Businesses expect intangible aspects -- such as human resources -- to improve most as a result of deploying mobile and wireless technologies, new research by Griffith University business school has revealed.


The findings were made in the initial phase of world-first research aimed at learning how to measure the impact of mobile & wireless on business.

The research, sponsored by the Queensland Government and Intel, is part of studies towards a business doctorate by Griffith University student Duncan Unwin.

"When we started this, we had all the cost-saving models -- you'll save office space, cabling costs and so on -- but when we went out and interviewed the CFOs, what they were saying was that what was really important was the intangible resources," Unwin said.

Intangible resources included, for example, anything that might affect the culture of the organisation or the integration of knowledge into the company as opposed to concrete, tangible aspects such as buildings and cables, Unwin said.

Mobile and wireless technologies were expected to improve staff communications, thus helping staff work more efficiently and productively.

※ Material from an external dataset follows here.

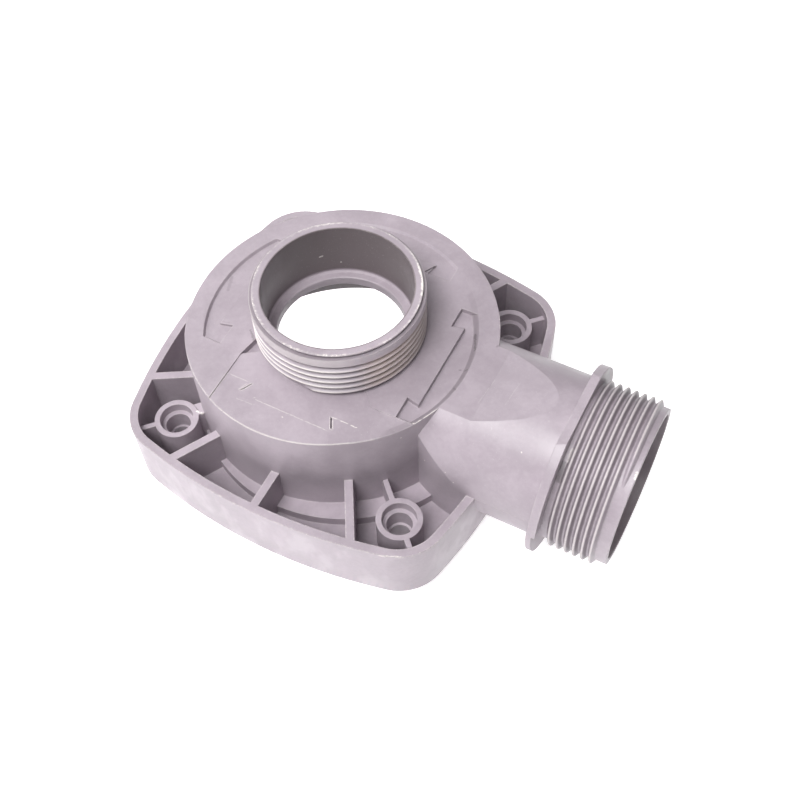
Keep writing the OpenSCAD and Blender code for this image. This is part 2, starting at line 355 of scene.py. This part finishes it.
PALE_MARKS = (
    ((-20.8, -27.6, 39.3), (-13.3, -27.6, 39.3), 0.15, 0.35),
    ((-13.3, -27.6, 39.3), (-14.6, -30.8, 39.3), 0.15, 0.35),
    ((-13.8, -33.7, 39.3), (-8.2, -33.4, 39.3), 0.15, 0.25),
    ((-9.3, -31.8, 39.2), (13.6, -31.8, 39.2), 0.16, 0.55),
    ((12.8, -27.5, 39.3), (19.8, -27.5, 39.3), 0.2, 0.8),
    ((31.2, -19.4, 38.9), (32.6, -19.9, 39.6), 0.5, 1.0),
    ((33.1, -19.6, 39.6), (36.2, -13.1, 39.6), 0.25, 0.8),
    ((40.2, 18.3, 39.56), (38.0, 22.4, 39.56), 0.3, 0.5),
    ((44.9, -6.7, 39.56), (45.8, 2.0, 39.6), 0.15, 0.16),
    ((51.7, -4.9, 40.8), (52.4, 3.1, 40.95), 0.15, 0.14),
    ((51.4, -12.3, 39.8), (51.3, -19.9, 32.0), 0.15, 0.2),
    ((52.0, -23.0, 20.5), (68.4, -23.0, 20.5), 0.22, 0.8),
    # Painted highlight on the outlet's neck by the collar
    ((72.6, -9.6, 40.2), (72.9, -12.2, 38.7), 0.9, 0.6),
    ((-32.3, -31.5, 17.4), (-30.3, -31.4, 17.2), 0.45, 1.0),
    ((89.2, -8.8, 40.4), (89.4, -10.2, 39.8), 0.6, 1.0),
    ((16.5, -16.0, 56.6), (16.9, -16.7, 39.6), 0.16, 0.5),
    ((35.9, -20.3, 23.8), (35.9, -20.3, 24.0), 0.3, 1.0),
    ((43.1, -22.5, 26.2), (43.2, -22.5, 26.3), 0.3, 0.9),
    ((45.7, -23.0, 23.8), (45.8, -23.0, 23.8), 0.25, 0.9),
    ((30.6, -23.3, 35.9), (30.6, -23.3, 36.0), 0.28, 0.9),
    ((60.7, -14.7, 38.0), (60.8, -14.7, 38.0), 0.3, 1.0),
    ((-9.4, -31.5, 39.3), (-9.2, -31.5, 39.3), 0.3, 1.0),
    ((0.5, -33.4, 39.3), (0.6, -33.4, 39.3), 0.28, 0.9),
    ((-14.5, 14.8, 46.0), (-14.1, 15.2, 46.1), 0.4, 0.9),
    ((-9.9, 18.2, 42.6), (-9.8, 18.3, 42.6), 0.35, 0.7),
    ((75.0, -23.8, 24.0), (82.0, -23.8, 21.5), 0.22, 0.8),
    ((76.5, -23.8, 21.5), (84.5, -23.8, 18.8), 0.22, 0.7),
    ((36.2, -50.2, 20.4), (42.6, -47.4, 20.5), 0.3, 0.9),
    ((15.9, 16.4, 56.7), (19.2, 12.4, 56.7), 0.5, 0.9),
    ((19.4, 12.4, 56.6), (21.8, 7.2, 56.6), 0.6, 1.0),
    ((-16.2, 16.2, 56.7), (-9.7, 20.8, 56.7), 0.35, 0.5),
)
# Painted shadows, each as from, to, half width and strength: thin dark lines along the edges and walls of the
# recesses and a notch, and the shadow on the outlet's neck under the collar
DARK_MARKS = (
    ((-32.3, -13.5, 39.56), (-31.4, 2.4, 39.56), 0.16, 0.45),
    ((-32.3, -13.5, 39.56), (-29.0, -12.8, 39.56), 0.16, 0.3),
    ((-27.6, -13.5, 39.56), (-28.0, -20.3, 39.56), 0.16, 0.4),
    ((34.4, 14.0, 38.5), (36.7, 8.9, 39.2), 0.5, 0.8),
    ((35.6, 1.8, 38.1), (37.6, 2.0, 39.0), 0.4, 0.7),
    ((37.6, -5.5, 39.4), (36.5, -4.0, 38.6), 0.4, 0.6),
    ((12.2, -27.7, 38.9), (13.4, -30.1, 38.2), 0.25, 0.9),
    ((40.8, 17.4, 38.0), (41.7, 12.2, 39.56), 0.35, 0.5),
    ((-37.7, 2.3, 38.7), (-36.1, -2.3, 38.7), 0.7, 0.35),
    ((-22.0, -12.4, 39.56), (-19.4, -15.0, 39.56), 0.5, 0.6),
    ((71.6, -13.3, 38.0), (72.2, -16.2, 35.4), 1.4, 0.9),
)


def painted_shade_and_light(k, at, colour):
    """Painted shade in the bores and chamber, in the threads' roots, under the lip and on the right recess's
    slope, a painted lighter, browner tint on the right of the inlet's thread, and painted shadow lines."""
    x, y, z, r, out_r = at.x, at.y, at.z, at.r, at.out_r
    # Painted shade: the insides of the inlet's and outlet's bores are darkened, the inlet's most on its far
    # wall
    bore = r.ramp(*BORE_EDGE, 1.0, 0.0) * z.ramp(TOP_Z, TOP_Z + 0.9)
    bore = bore * (y + at.flow * 8.0 - 4.0).ramp(-12.0, 16.0, 0.6, 0.95)
    bore = bore.highest(out_r.ramp(*BORE_EDGE, 0.5, 0.0) * x.ramp(60.0, 66.0))
    colour = k.mix(bore * 0.85, colour, BORE_SHADE)
    # Painted shade: the chamber under the top and the cone at its foot are painted near black
    reach = y.ramp(-5.2, -4.8, 37.2, 40.75)
    chamber = z.ramp(34.8, 35.6, 1.0, 0.0) * z.ramp(2.5, 3.5) * (reach - r).ramp(-0.2, 0.2)
    cone = z.ramp(7.2, 7.4, 1.0, 0.0) * z.ramp(0.1, 0.5) * r.ramp(43.2, 43.5, 1.0, 0.0)
    colour = k.mix(chamber.highest(cone) * 0.8, colour, CHAMBER_SHADE)

    # Painted shade: the roots of both threads, the ledge under the inlet's lip and the right recess's sloped
    # wall are darkened, the inlet's roots more towards the right and front
    inlet_root = r.ramp(22.3, 23.75, 1.0, 0.0) * r.ramp(22.0, 22.3) * z.band(46.2, 6.2) ** 0.3
    outlet_flanks = out_r.band(23.15, 0.8) * x.band(78.8, 7.8) ** 0.3
    ledge = r.ramp(22.0, 22.2) * r.ramp(23.74, 23.88, 1.0, 0.0)
    ledge = ledge * z.ramp(55.2, 55.35) * z.ramp(55.9, 56.1, 1.0, 0.0)
    slope = r.ramp(36.5, 36.8) * r.ramp(38.2, 38.4, 1.0, 0.0) * z.band(38.7, 1.0) ** 0.4 * x.ramp(26.0, 28.0)
    recess_shade = inlet_root * (x * 0.5 - y).ramp(8.0, 22.0, 0.55, 0.85)
    recess_shade = recess_shade + outlet_flanks * 0.5 + ledge * 0.3 + slope * 0.3
    colour = k.mix(recess_shade, colour, RECESS_SHADE)

    # Painted light: the right side of the inlet's thread is tinted lighter and browner
    brown = r.band(23.0, 1.6) * z.ramp(40.0, 42.0) * z.ramp(52.0, 54.0, 1.0, 0.0) * x.ramp(14.0, 20.0)
    colour = k.mix(brown * 0.5, colour, BROWN)
    # Painted shadows along these lines
    dark = k.streaks(at.place + (at.fine - 0.5) * 1.2, DARK_MARKS)
    return k.mix(dark * 0.6, colour, SHADOW_LINE_COLOUR)


def wear_and_highlight_mask(k, at, shaken_place):
    """Where the plastic is scratched or paled by wear, with painted highlights mixed in: the pale marks, one of
    them a painted highlight, the chipped lip, the drum's front edge, the rim, the threads' crests, partly a
    painted highlight, and, faintly, every other edge, partly a painted edge highlight."""
    x, y, z, r, fine = at.x, at.y, at.z, at.r, at.fine
    pale = k.streaks(shaken_place, PALE_MARKS) * fine.ramp(0.3, 0.55, 0.35, 1.0)
    wide = k.node("ShaderNodeBevel", {"samples": 4}, WORN_EDGE)
    plain = k.node("ShaderNodeNewGeometry", {}, out="Normal")
    edge = (1.0 - wide.dot(plain)).ramp(0.03, 0.22)
    chips = k.noise(at.place, 1.3, 4.0, 0.7).ramp(0.47, 0.6)
    patches = k.noise(at.place, 0.16, 1.0).ramp(0.42, 0.6)
    lip = (r + (fine - 0.5) * 1.4).ramp(22.2, 22.9) * z.ramp(56.3, 56.6)
    lip = lip * (patches * 0.75 + 0.25) * chips.ramp(0.0, 1.0, 0.3, 1.0)
    front = edge * z.band(TOP_Z, 1.2) * y.ramp(-30.0, -26.0, 1.0, 0.0) * x.ramp(30.0, 33.0, 1.0, 0.0)
    front = front * (x - 2.0).of("ABSOLUTE").ramp(9.0, 20.0, 2.2, 0.9)
    rim = edge * z.band(RIM_Z, 0.9) * (chips * 0.5 + 0.2)
    # Wear and painted highlight: the threads' crests are paler, on the inlet most on its front left, where the
    # highlight falls
    crest = r.ramp(23.55, 23.85) * r.ramp(23.95, 24.0, 1.0, 0.0) * z.ramp(40.0, 41.0)
    crest = crest * (x * -0.6 - y).ramp(4.0, 20.0, 0.15, 0.75) * z.ramp(51.8, 53.0, 1.0, 0.35)
    crest = crest.highest(at.out_r.ramp(23.6, 23.85) * x.ramp(71.5, 72.5) * 0.4)
    wear_and_highlight = lip.highest(front * fine.ramp(0.3, 0.6, 0.5, 1.0)).highest(rim).highest(pale)
    # Every other edge is made faintly paler, partly as wear and partly as a painted edge highlight
    return wear_and_highlight.highest(edge * 0.2 * at.flow.ramp(0.4, 0.6)).highest(crest).limit()


def grey_plastic():
    """Glass-filled grey plastic with flow marks, fine grain, painted shade, light and shadows, paler edges from
    wear and painted highlights, scratches and specks.
    """
    k = Look("grey_plastic_look")
    place = k.node("ShaderNodeTexCoord", {}, out="Object") * (1.0 / MM)
    parts = k.tree.nodes.new("ShaderNodeSeparateXYZ")
    k.tree.links.new(place.out, parts.inputs[0])
    x, y, z = (Socket(k, s) for s in parts.outputs)
    r = (x * x + y * y).of("SQRT")
    fine = k.noise(place, 0.9, 3.0, 0.6)
    grit = k.noise(place, 2.2, 2.0, 0.6)
    flow = k.noise(place, 0.14, 3.0, 0.55, 0.6)
    tone = (k.noise(place, 0.045, 2.0) * 0.45 + flow * 0.35 + fine * 0.2).ramp(0.36, 0.66)
    colour = k.mix(tone, *PLASTIC)
    out_r = (y * y + (z - OUTLET_Z) * (z - OUTLET_Z)).of("SQRT")
    at = SimpleNamespace(place=place, x=x, y=y, z=z, r=r, out_r=out_r, fine=fine, flow=flow)

    colour = painted_shade_and_light(k, at, colour)
    wear_and_highlight = wear_and_highlight_mask(k, at, place + (fine - 0.5) * 0.9)
    # Wear and painted highlights in a paler colour
    colour = k.mix(wear_and_highlight * 0.9, colour, WEAR_AND_HIGHLIGHT)
    rubbed = k.noise(place * (1.0, 1.0, 0.55), 0.11, 3.0, 0.6).ramp(0.46, 0.66) * z.ramp(17.0, 20.0, 1.0, 0.0)
    rubbed = rubbed * (x * x).highest(y * y).ramp(46.0 ** 2, 50.0 ** 2) * x.ramp(54.2, 55.0, 1.0, 0.0)
    colour = k.mix(rubbed * 0.25, colour, RUBBED)
    colour = k.mix(grit.ramp(0.66, 0.74) * 0.22, colour, GRIT)

    k.set(Base_Color=colour, Roughness=flow.ramp(0.25, 0.75, 0.34, 0.5) + wear_and_highlight * 0.2)
    soft = k.node("ShaderNodeBevel", {"samples": 4}, SOFT_EDGE)
    scratch = k.noise(place * (0.25, 1.6, 0.6), 1.0, 2.0, 0.6)
    height = grit * 0.35 + fine * 0.35 + scratch * 0.3
    k.set(Normal=k.node("ShaderNodeBump", {}, 0.14, BUMP, Height=height, Normal=soft))
    return k.material


# Camera, as it stood for the photograph

RIGHT = Vector((0.87382, 0.48175, -0.06617))
UP = Vector((-0.36436, 0.73877, 0.56698))
BACK = Vector((0.32202, -0.47132, 0.82107))
EYE = Vector((0.10771, -0.16051, 0.28737))
SENSOR_WIDTH = 36.0
LENS = 50.715
SHIFT = (0.0718, -0.0151)


def place_camera():
    """The photograph's camera: its place, turn, lens and the shift of its picture."""
    data = bpy.data.cameras.new("camera")
    data.sensor_width = SENSOR_WIDTH
    data.lens = LENS
    data.shift_x, data.shift_y = SHIFT
    data.clip_start = 0.01
    camera = bpy.data.objects.new("camera", data)
    bpy.context.scene.collection.objects.link(camera)
    turn = Matrix((RIGHT, UP, BACK)).transposed().to_4x4()
    camera.matrix_world = Matrix.Translation(EYE) @ turn
    bpy.context.scene.camera = camera


# Floor and light. Lamps are given as place, width and power, in metres and watts.

FLOOR_SIZE = 1.8
FLOOR_GAP = 0.05 * MM
PAPER = (0.9, 0.9, 0.9)
FLOOR_GLOW = 0.55
# Painted light: a patch on the floor under the part that glows brighter than the floor
GLOW_PATCH_STRENGTH = 0.6
GLOW_PATCH_SIZE = 68 * MM
GLOW_PATCH_LIFT = 0.02 * MM
GLOW_PATCH_PLACE = (31.9 * MM, 31.0 * MM, 0.0)
WORLD_GLOW = 0.06
WORLD_SEEN = 1.0
LAMPS = {
    "high_front": ((0.0, -0.45, 0.9), 0.6, 11.5),
    "high_left": ((-0.45, 0.0, 0.9), 0.6, 1.7),
    "front_left": ((-0.6, -0.6, 0.6), 0.45, 2.0),
    "left": ((-0.9, -0.2, 0.4), 0.6, 2.7),
    "back_left": ((-0.6, 0.6, 0.6), 0.6, 1.7),
    "back_right": ((0.6, 0.6, 0.6), 0.6, 1.3),
}


def paper(name, size, place):
    """A square of pale paper at a place on the tilted floor, and its look, which glows a little."""
    bpy.ops.object.select_all(action="DESELECT")
    bpy.ops.mesh.primitive_plane_add(size=size, location=(0, 0, 0))
    o = bpy.context.active_object
    o.name = name
    low_edge = Matrix.Translation((-FLANGE_HALF * MM, 0, -FLOOR_GAP))
    tilt = Matrix.Rotation(math.atan2(COLLAR_DROP, COLLAR_X + FLANGE_HALF), 4, "Y")
    o.matrix_world = low_edge @ tilt @ Matrix.Translation(place)
    pale = Look(name + "_look")
    pale.set(Base_Color=PAPER, Roughness=0.9, Emission_Color=(1.0, 1.0, 1.0), Emission_Strength=FLOOR_GLOW)
    o.data.materials.append(pale.material)
    return pale


def floor():
    """A pale floor that touches the collar and the far edge of the flange, as the part lies when it is put
    down, and on it a patch that glows brighter where the picture looks through the part: painted light that
    whitens the floor seen through the part and lights its insides from below."""
    paper("floor", FLOOR_SIZE, (0, 0, 0))
    # Painted light: the patch's brighter glow, full within 24 mm of its middle and gone at 32 mm
    card = paper("card", GLOW_PATCH_SIZE, Vector(GLOW_PATCH_PLACE) + Vector((0, 0, GLOW_PATCH_LIFT)))
    from_middle = card.node("ShaderNodeTexCoord", {}, out="Object").length()
    card.set(Emission_Strength=from_middle.ramp(24 * MM, 32 * MM, 1.0, 0.0) * GLOW_PATCH_STRENGTH + FLOOR_GLOW)


def lamp(name, place, size, power):
    """A round soft light that faces the part."""
    data = bpy.data.lights.new(name, "AREA")
    data.shape = "DISK"
    data.size = size
    data.energy = power
    o = bpy.data.objects.new(name, data)
    o.location = place
    o.rotation_euler = (-Vector(place)).to_track_quat("-Z", "Y").to_euler()
    bpy.context.scene.collection.objects.link(o)


def light():
    """Soft lamps round the part, and a backdrop that is white to look at and gives almost no light."""
    world = bpy.data.worlds.new("studio")
    world.use_nodes = True
    tree = world.node_tree
    back = tree.nodes["Background"]
    back.inputs["Color"].default_value = (1, 1, 1, 1)
    rays = tree.nodes.new("ShaderNodeLightPath")
    seen = tree.nodes.new("ShaderNodeMapRange")
    seen.inputs["To Min"].default_value = WORLD_GLOW
    seen.inputs["To Max"].default_value = WORLD_SEEN
    tree.links.new(rays.outputs["Is Camera Ray"], seen.inputs["Value"])
    tree.links.new(seen.outputs["Result"], back.inputs["Strength"])
    bpy.context.scene.world = world
    for name, (place, size, power) in LAMPS.items():
        lamp(name, place, size, power)
    bpy.context.scene.view_settings.view_transform = "Standard"


place_camera()
moulded = shell()
moulded.data.materials.clear()
moulded.data.materials.append(grey_plastic())
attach(moulded, "root")
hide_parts("pump_housing")
floor()
light()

Mobile and wireless had the greatest impact on such things as the processes that individual members used to work together as a team, Unwin said.

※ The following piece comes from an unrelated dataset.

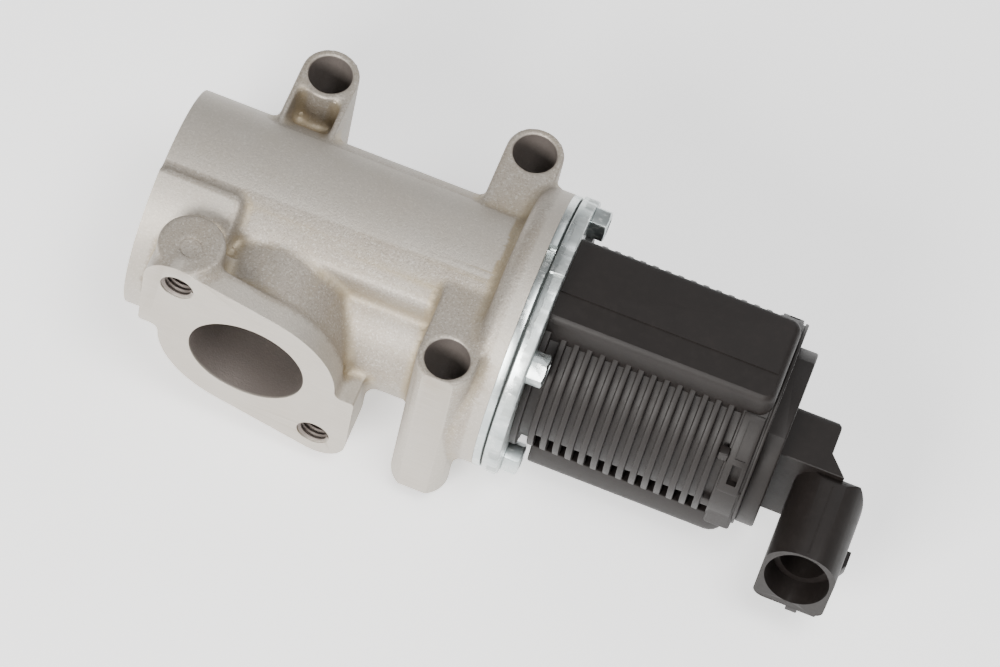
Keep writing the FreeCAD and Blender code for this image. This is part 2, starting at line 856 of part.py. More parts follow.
def connector_outline():
    """Shell section across Y: half-round top, smaller rounds at the bottom corners."""
    half = connector_width / 2
    low, high = connector_bottom_z, connector_top_z
    top_round = connector_top_round
    low_round = connector_bottom_round
    left, right = connector_x - half, connector_x + half
    diagonal = math.sqrt(0.5)

    def corner(x, z, sx, sz, radius):
        centre = V(x - sx * radius, 0, z - sz * radius)
        first = centre + V(sx * radius, 0, 0)
        middle = centre + V(sx * radius * diagonal, 0, sz * radius * diagonal)
        last = centre + V(0, 0, sz * radius)
        return first, middle, last

    a = corner(right, low, 1, -1, low_round)
    b = corner(left, low, -1, -1, low_round)
    c = corner(left, high, -1, 1, top_round)
    d = corner(right, high, 1, 1, top_round)
    edges = [
        Part.Arc(a[0], a[1], a[2]).toShape(),
        Part.makeLine(a[2], b[2]),
        Part.Arc(b[2], b[1], b[0]).toShape(),
        Part.makeLine(b[0], c[0]),
        Part.Arc(c[0], c[1], c[2]).toShape(),
        Part.makeLine(c[2], d[2]),
        Part.Arc(d[2], d[1], d[0]).toShape(),
        Part.makeLine(d[0], a[0]),
    ]
    return Part.Wire(edges)


def socket_oval(inset, start, end):
    """Oval hollow along Y, set in from the wall's inner face."""
    half_width = connector_width / 2 - connector_wall - inset
    half_height = socket_height / 2 - inset
    centre = V(connector_x, start, socket_centre_z)
    oval = Part.Ellipse(centre + V(0, 0, half_height), centre + V(half_width, 0, 0), centre)
    return Part.Face(Part.Wire(oval.toShape())).extrude(V(0, end - start, 0))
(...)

"So I think that's a very interesting finding. It's really about the people aspects and that mobile and wireless are ways to reconfigure resources much more dynamically," he said.

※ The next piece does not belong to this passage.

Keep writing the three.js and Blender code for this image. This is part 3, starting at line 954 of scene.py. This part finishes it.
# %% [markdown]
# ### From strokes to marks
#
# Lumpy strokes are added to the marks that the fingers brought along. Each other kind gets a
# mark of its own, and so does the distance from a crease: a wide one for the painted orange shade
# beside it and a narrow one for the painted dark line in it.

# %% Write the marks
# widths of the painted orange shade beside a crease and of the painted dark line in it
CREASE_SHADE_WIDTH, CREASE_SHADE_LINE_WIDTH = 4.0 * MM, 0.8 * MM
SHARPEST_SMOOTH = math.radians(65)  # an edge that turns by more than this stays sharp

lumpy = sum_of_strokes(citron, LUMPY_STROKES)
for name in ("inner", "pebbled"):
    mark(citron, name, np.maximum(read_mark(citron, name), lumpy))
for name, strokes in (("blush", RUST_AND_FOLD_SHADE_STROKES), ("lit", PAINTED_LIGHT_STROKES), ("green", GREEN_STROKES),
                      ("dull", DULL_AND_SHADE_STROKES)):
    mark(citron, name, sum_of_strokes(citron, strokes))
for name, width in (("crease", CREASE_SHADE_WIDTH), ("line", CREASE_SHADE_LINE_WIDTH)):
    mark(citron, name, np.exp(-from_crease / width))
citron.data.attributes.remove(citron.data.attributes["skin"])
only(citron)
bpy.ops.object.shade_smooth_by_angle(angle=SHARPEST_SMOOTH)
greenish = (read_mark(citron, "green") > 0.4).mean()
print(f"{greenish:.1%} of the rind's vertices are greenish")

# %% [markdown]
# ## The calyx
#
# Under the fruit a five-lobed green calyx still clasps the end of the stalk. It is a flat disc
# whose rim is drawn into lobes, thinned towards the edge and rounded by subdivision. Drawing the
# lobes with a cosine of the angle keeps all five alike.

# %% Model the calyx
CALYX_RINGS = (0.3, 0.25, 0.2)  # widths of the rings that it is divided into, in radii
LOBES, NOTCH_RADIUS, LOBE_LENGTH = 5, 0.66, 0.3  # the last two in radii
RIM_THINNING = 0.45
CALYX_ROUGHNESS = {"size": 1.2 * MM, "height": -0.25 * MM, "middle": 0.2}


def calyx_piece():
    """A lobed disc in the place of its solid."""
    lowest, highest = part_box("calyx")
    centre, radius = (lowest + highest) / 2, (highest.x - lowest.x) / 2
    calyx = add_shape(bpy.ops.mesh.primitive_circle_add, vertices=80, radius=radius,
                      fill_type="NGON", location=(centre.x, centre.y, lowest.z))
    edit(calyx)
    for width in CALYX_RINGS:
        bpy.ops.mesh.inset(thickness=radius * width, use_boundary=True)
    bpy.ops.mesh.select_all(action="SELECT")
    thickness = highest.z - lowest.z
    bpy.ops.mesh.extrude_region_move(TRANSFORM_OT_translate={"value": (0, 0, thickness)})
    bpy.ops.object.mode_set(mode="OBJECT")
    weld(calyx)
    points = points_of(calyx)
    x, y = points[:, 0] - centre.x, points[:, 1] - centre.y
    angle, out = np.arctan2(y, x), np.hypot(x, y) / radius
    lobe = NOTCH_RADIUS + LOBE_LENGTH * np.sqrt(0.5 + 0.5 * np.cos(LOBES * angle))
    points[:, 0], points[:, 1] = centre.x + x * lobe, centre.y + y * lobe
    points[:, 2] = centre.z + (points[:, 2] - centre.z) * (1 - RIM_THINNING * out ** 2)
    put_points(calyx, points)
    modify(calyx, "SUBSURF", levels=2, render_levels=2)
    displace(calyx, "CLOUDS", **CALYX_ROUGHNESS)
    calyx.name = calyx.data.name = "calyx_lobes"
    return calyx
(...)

The phase one findings would be fed into the next phases of his team's work towards an appropriate change management methodology for businesses adopting mobile & wireless both here and overseas, Unwin said.

The business school research team initially chose four organisations representing 'early-adopter' sectors for mobile & wireless -- corporate, government, institutional and SMB- for interpretive market research based on in-depth interviews, he said.

"We mapped how [resources] drive the performance of your firm and assets. To what extent mobile and wireless technology influences the performance of these individual resources. We also looked at organisational culture ... what are the drivers for change and what inhibits change," Unwin said. "Mobile and wireless is going to be very important."

Dr Louis Sanzogni, researcher at Griffith University business school and Unwin's supervisor, said phase one had shown that people consistently picked the intangible factors as most significant and ignored the tangibles.

"And that came out very early in this research," Sanzogni said.

Leighton Phillips, solution marketing development manager for South-East Asia at Intel, said the chipmaker had invested about US$50,000 in the first phase of the Griffith research and was keen to invest in phases two and three.

"It's not a direct benefit [for Intel] in terms of sales importance, but we recognise there are gaps in the market in which someone needs to invest," he said.

Phase two was expected to begin in August and phase three -- if phase two went well -- early in 2005. Further funding was expected from the Queensland government but could not yet be announced, Phillips said.

Intel saw the emerging mobile and wireless technologies as a crucial step in achieving its vision of all computing devices communicating anywhere at any time, he said.